▸ **Exercise goal**
Give all of the lines again exactly as they read.

________________

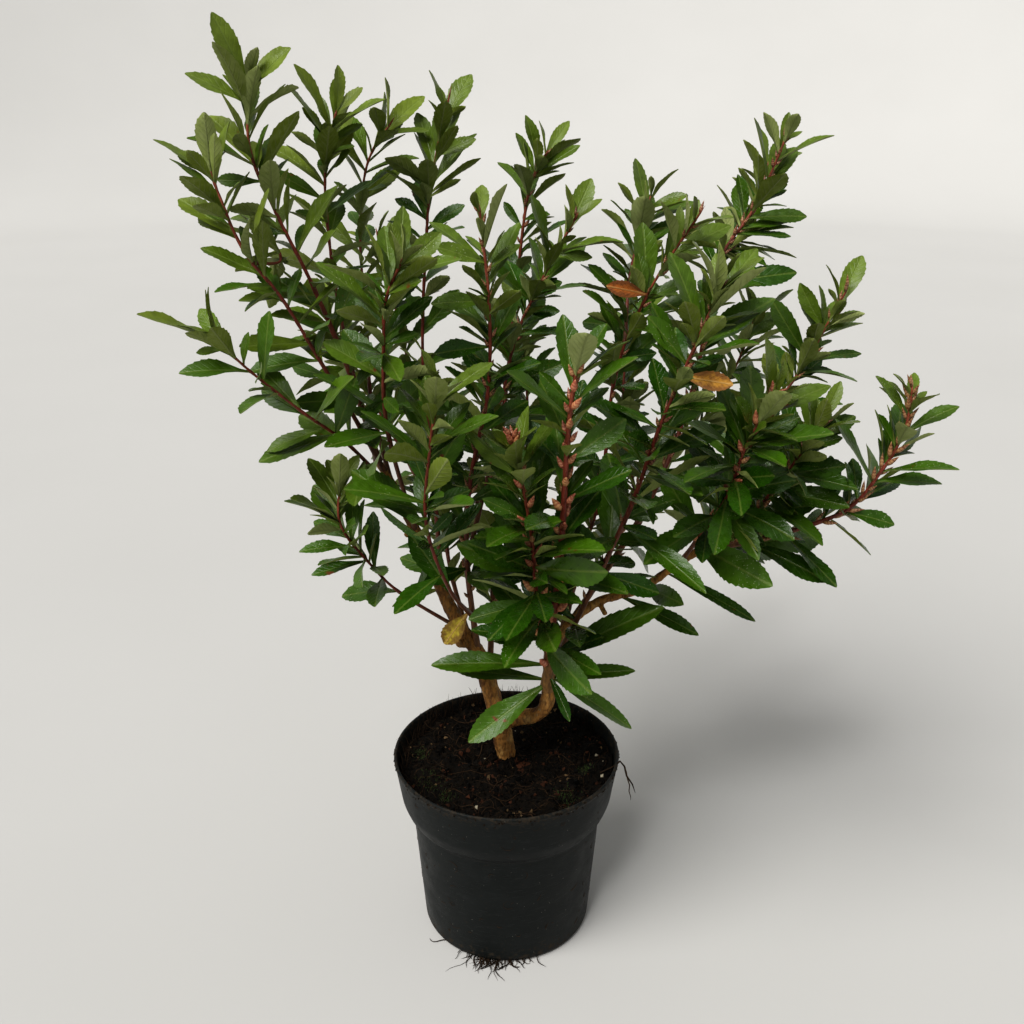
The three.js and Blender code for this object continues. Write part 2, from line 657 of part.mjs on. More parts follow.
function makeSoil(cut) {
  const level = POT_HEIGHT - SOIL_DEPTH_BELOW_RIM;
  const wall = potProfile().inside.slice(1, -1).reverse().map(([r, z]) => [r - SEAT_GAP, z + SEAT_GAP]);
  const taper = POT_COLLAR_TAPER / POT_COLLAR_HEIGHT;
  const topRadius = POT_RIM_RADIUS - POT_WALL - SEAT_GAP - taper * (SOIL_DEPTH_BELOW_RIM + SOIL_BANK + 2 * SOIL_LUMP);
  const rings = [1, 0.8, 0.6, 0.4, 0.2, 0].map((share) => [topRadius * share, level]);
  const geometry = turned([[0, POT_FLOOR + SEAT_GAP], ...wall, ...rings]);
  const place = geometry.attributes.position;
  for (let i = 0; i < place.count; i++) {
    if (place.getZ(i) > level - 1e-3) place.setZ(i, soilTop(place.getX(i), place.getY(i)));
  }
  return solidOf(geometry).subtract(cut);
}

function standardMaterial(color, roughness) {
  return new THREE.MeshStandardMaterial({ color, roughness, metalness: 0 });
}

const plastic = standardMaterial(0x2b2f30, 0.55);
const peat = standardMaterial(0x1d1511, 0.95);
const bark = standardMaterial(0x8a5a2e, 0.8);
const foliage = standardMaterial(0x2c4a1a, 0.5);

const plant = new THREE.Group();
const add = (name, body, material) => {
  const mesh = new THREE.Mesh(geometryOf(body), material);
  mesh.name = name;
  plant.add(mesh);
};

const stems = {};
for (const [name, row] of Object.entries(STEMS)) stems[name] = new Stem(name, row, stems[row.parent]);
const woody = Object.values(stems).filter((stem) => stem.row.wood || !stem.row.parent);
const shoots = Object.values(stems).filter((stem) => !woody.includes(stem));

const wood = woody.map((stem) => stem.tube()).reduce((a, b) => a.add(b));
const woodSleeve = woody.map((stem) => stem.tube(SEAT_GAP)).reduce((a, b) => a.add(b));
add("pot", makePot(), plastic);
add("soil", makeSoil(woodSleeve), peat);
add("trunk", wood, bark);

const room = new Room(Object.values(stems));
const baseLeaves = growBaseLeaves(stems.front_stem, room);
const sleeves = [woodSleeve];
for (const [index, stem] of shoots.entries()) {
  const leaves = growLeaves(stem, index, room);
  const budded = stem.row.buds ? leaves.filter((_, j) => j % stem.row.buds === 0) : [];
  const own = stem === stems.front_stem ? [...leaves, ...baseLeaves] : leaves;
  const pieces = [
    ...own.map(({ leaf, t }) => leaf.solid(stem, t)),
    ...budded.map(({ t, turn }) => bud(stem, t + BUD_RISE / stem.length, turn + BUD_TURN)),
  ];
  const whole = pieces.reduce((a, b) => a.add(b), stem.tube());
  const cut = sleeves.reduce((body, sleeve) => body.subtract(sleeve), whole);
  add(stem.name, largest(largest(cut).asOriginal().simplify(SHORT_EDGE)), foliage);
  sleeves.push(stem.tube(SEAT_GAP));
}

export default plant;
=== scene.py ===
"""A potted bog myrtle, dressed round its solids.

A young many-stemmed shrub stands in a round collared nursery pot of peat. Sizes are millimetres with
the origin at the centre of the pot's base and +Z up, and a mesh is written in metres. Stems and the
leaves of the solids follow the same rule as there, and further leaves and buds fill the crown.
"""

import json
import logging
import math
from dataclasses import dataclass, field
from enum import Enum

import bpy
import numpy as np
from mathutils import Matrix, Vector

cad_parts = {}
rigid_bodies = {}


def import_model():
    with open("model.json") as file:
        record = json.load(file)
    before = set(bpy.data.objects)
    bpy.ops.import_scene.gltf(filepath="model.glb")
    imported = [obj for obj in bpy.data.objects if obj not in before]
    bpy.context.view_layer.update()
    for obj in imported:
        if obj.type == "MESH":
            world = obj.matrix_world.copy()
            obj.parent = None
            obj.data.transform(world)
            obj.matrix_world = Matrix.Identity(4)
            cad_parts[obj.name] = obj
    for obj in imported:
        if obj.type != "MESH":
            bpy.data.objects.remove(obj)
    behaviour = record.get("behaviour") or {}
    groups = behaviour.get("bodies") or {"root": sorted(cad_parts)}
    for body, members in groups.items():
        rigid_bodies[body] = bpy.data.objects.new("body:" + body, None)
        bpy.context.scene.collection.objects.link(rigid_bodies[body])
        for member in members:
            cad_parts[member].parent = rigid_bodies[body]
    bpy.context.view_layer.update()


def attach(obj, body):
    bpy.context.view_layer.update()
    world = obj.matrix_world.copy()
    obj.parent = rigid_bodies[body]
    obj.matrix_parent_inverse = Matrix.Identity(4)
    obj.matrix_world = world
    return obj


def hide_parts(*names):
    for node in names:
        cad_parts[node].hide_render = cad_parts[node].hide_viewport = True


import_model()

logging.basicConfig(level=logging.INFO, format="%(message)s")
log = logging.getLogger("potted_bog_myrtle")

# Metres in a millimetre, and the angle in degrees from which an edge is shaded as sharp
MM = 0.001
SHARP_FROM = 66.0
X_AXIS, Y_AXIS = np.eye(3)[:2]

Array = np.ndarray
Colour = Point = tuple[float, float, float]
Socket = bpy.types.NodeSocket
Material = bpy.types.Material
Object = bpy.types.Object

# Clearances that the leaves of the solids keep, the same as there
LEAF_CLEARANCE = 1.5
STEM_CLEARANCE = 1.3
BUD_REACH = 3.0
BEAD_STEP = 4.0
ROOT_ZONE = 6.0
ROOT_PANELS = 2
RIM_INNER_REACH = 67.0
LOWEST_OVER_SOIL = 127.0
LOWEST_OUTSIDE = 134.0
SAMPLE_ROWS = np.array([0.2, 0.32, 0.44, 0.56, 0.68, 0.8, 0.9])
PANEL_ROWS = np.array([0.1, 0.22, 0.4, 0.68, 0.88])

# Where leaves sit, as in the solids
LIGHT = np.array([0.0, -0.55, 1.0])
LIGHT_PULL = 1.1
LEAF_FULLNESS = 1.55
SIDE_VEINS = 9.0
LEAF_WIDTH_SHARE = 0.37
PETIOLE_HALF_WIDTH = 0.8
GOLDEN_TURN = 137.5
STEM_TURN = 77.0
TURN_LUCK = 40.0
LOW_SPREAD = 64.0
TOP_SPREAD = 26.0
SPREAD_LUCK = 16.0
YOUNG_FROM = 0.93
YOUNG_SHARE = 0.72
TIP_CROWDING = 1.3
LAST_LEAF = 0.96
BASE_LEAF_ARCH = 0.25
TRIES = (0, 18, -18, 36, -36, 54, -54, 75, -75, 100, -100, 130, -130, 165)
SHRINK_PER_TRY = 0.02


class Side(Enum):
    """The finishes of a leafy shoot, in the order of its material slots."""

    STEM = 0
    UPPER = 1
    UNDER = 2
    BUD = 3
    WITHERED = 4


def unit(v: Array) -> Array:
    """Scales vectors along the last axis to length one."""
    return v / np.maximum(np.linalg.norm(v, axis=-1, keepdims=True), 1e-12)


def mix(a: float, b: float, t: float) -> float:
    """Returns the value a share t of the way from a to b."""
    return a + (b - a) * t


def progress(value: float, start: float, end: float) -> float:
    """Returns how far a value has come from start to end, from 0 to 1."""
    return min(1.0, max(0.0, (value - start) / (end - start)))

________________

▸ **Full answer**
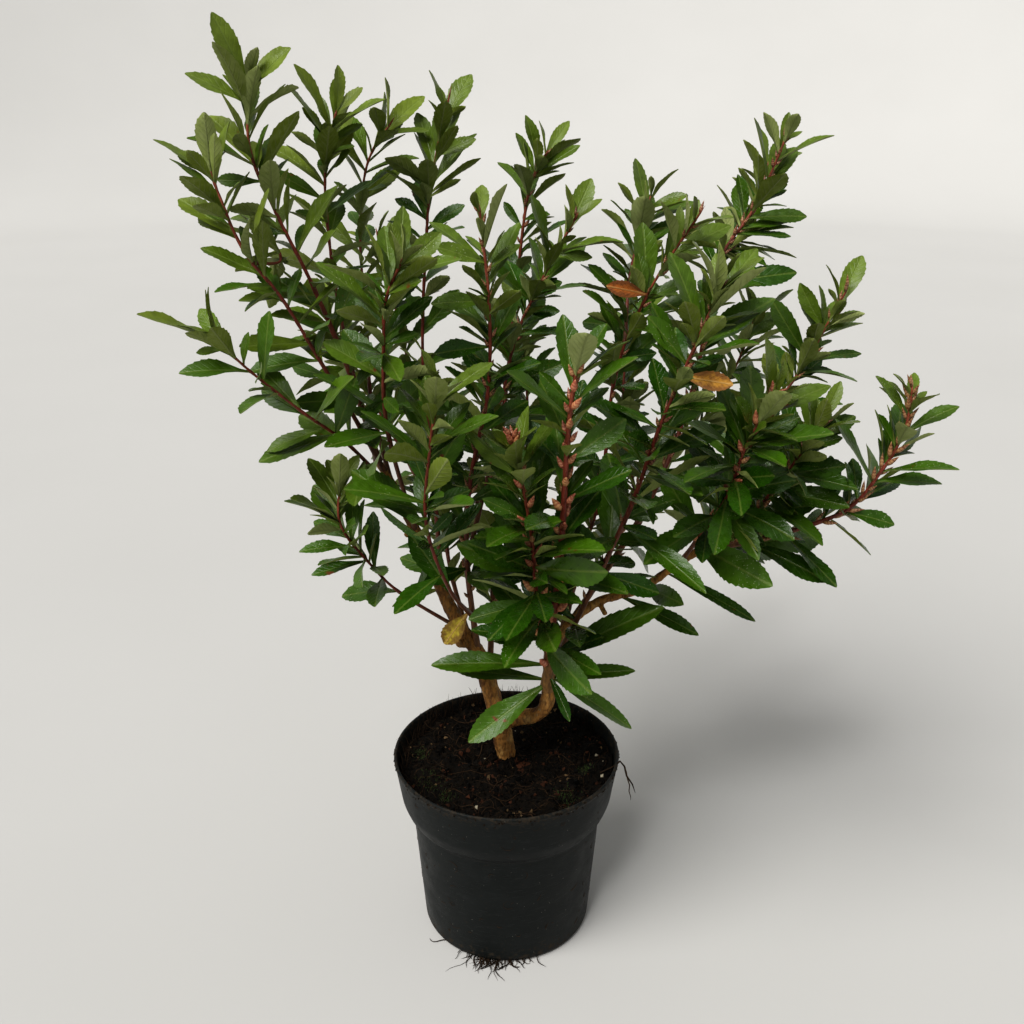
The three.js and Blender code for this object continues. Write part 2, from line 657 of part.mjs on. More parts follow.
function makeSoil(cut) {
  const level = POT_HEIGHT - SOIL_DEPTH_BELOW_RIM;
  const wall = potProfile().inside.slice(1, -1).reverse().map(([r, z]) => [r - SEAT_GAP, z + SEAT_GAP]);
  const taper = POT_COLLAR_TAPER / POT_COLLAR_HEIGHT;
  const topRadius = POT_RIM_RADIUS - POT_WALL - SEAT_GAP - taper * (SOIL_DEPTH_BELOW_RIM + SOIL_BANK + 2 * SOIL_LUMP);
  const rings = [1, 0.8, 0.6, 0.4, 0.2, 0].map((share) => [topRadius * share, level]);
  const geometry = turned([[0, POT_FLOOR + SEAT_GAP], ...wall, ...rings]);
  const place = geometry.attributes.position;
  for (let i = 0; i < place.count; i++) {
    if (place.getZ(i) > level - 1e-3) place.setZ(i, soilTop(place.getX(i), place.getY(i)));
  }
  return solidOf(geometry).subtract(cut);
}

function standardMaterial(color, roughness) {
  return new THREE.MeshStandardMaterial({ color, roughness, metalness: 0 });
}

const plastic = standardMaterial(0x2b2f30, 0.55);
const peat = standardMaterial(0x1d1511, 0.95);
const bark = standardMaterial(0x8a5a2e, 0.8);
const foliage = standardMaterial(0x2c4a1a, 0.5);

const plant = new THREE.Group();
const add = (name, body, material) => {
  const mesh = new THREE.Mesh(geometryOf(body), material);
  mesh.name = name;
  plant.add(mesh);
};

const stems = {};
for (const [name, row] of Object.entries(STEMS)) stems[name] = new Stem(name, row, stems[row.parent]);
const woody = Object.values(stems).filter((stem) => stem.row.wood || !stem.row.parent);
const shoots = Object.values(stems).filter((stem) => !woody.includes(stem));

const wood = woody.map((stem) => stem.tube()).reduce((a, b) => a.add(b));
const woodSleeve = woody.map((stem) => stem.tube(SEAT_GAP)).reduce((a, b) => a.add(b));
add("pot", makePot(), plastic);
add("soil", makeSoil(woodSleeve), peat);
add("trunk", wood, bark);

const room = new Room(Object.values(stems));
const baseLeaves = growBaseLeaves(stems.front_stem, room);
const sleeves = [woodSleeve];
for (const [index, stem] of shoots.entries()) {
  const leaves = growLeaves(stem, index, room);
  const budded = stem.row.buds ? leaves.filter((_, j) => j % stem.row.buds === 0) : [];
  const own = stem === stems.front_stem ? [...leaves, ...baseLeaves] : leaves;
  const pieces = [
    ...own.map(({ leaf, t }) => leaf.solid(stem, t)),
    ...budded.map(({ t, turn }) => bud(stem, t + BUD_RISE / stem.length, turn + BUD_TURN)),
  ];
  const whole = pieces.reduce((a, b) => a.add(b), stem.tube());
  const cut = sleeves.reduce((body, sleeve) => body.subtract(sleeve), whole);
  add(stem.name, largest(largest(cut).asOriginal().simplify(SHORT_EDGE)), foliage);
  sleeves.push(stem.tube(SEAT_GAP));
}

export default plant;
=== scene.py ===
"""A potted bog myrtle, dressed round its solids.

A young many-stemmed shrub stands in a round collared nursery pot of peat. Sizes are millimetres with
the origin at the centre of the pot's base and +Z up, and a mesh is written in metres. Stems and the
leaves of the solids follow the same rule as there, and further leaves and buds fill the crown.
"""

import json
import logging
import math
from dataclasses import dataclass, field
from enum import Enum

import bpy
import numpy as np
from mathutils import Matrix, Vector

cad_parts = {}
rigid_bodies = {}


def import_model():
    with open("model.json") as file:
        record = json.load(file)
    before = set(bpy.data.objects)
    bpy.ops.import_scene.gltf(filepath="model.glb")
    imported = [obj for obj in bpy.data.objects if obj not in before]
    bpy.context.view_layer.update()
    for obj in imported:
        if obj.type == "MESH":
            world = obj.matrix_world.copy()
            obj.parent = None
            obj.data.transform(world)
            obj.matrix_world = Matrix.Identity(4)
            cad_parts[obj.name] = obj
    for obj in imported:
        if obj.type != "MESH":
            bpy.data.objects.remove(obj)
    behaviour = record.get("behaviour") or {}
    groups = behaviour.get("bodies") or {"root": sorted(cad_parts)}
    for body, members in groups.items():
        rigid_bodies[body] = bpy.data.objects.new("body:" + body, None)
        bpy.context.scene.collection.objects.link(rigid_bodies[body])
        for member in members:
            cad_parts[member].parent = rigid_bodies[body]
    bpy.context.view_layer.update()


def attach(obj, body):
    bpy.context.view_layer.update()
    world = obj.matrix_world.copy()
    obj.parent = rigid_bodies[body]
    obj.matrix_parent_inverse = Matrix.Identity(4)
    obj.matrix_world = world
    return obj


def hide_parts(*names):
    for node in names:
        cad_parts[node].hide_render = cad_parts[node].hide_viewport = True


import_model()

logging.basicConfig(level=logging.INFO, format="%(message)s")
log = logging.getLogger("potted_bog_myrtle")

# Metres in a millimetre, and the angle in degrees from which an edge is shaded as sharp
MM = 0.001
SHARP_FROM = 66.0
X_AXIS, Y_AXIS = np.eye(3)[:2]

Array = np.ndarray
Colour = Point = tuple[float, float, float]
Socket = bpy.types.NodeSocket
Material = bpy.types.Material
Object = bpy.types.Object

# Clearances that the leaves of the solids keep, the same as there
LEAF_CLEARANCE = 1.5
STEM_CLEARANCE = 1.3
BUD_REACH = 3.0
BEAD_STEP = 4.0
ROOT_ZONE = 6.0
ROOT_PANELS = 2
RIM_INNER_REACH = 67.0
LOWEST_OVER_SOIL = 127.0
LOWEST_OUTSIDE = 134.0
SAMPLE_ROWS = np.array([0.2, 0.32, 0.44, 0.56, 0.68, 0.8, 0.9])
PANEL_ROWS = np.array([0.1, 0.22, 0.4, 0.68, 0.88])

# Where leaves sit, as in the solids
LIGHT = np.array([0.0, -0.55, 1.0])
LIGHT_PULL = 1.1
LEAF_FULLNESS = 1.55
SIDE_VEINS = 9.0
LEAF_WIDTH_SHARE = 0.37
PETIOLE_HALF_WIDTH = 0.8
GOLDEN_TURN = 137.5
STEM_TURN = 77.0
TURN_LUCK = 40.0
LOW_SPREAD = 64.0
TOP_SPREAD = 26.0
SPREAD_LUCK = 16.0
YOUNG_FROM = 0.93
YOUNG_SHARE = 0.72
TIP_CROWDING = 1.3
LAST_LEAF = 0.96
BASE_LEAF_ARCH = 0.25
TRIES = (0, 18, -18, 36, -36, 54, -54, 75, -75, 100, -100, 130, -130, 165)
SHRINK_PER_TRY = 0.02


class Side(Enum):
    """The finishes of a leafy shoot, in the order of its material slots."""

    STEM = 0
    UPPER = 1
    UNDER = 2
    BUD = 3
    WITHERED = 4


def unit(v: Array) -> Array:
    """Scales vectors along the last axis to length one."""
    return v / np.maximum(np.linalg.norm(v, axis=-1, keepdims=True), 1e-12)


def mix(a: float, b: float, t: float) -> float:
    """Returns the value a share t of the way from a to b."""
    return a + (b - a) * t


def progress(value: float, start: float, end: float) -> float:
    """Returns how far a value has come from start to end, from 0 to 1."""
    return min(1.0, max(0.0, (value - start) / (end - start)))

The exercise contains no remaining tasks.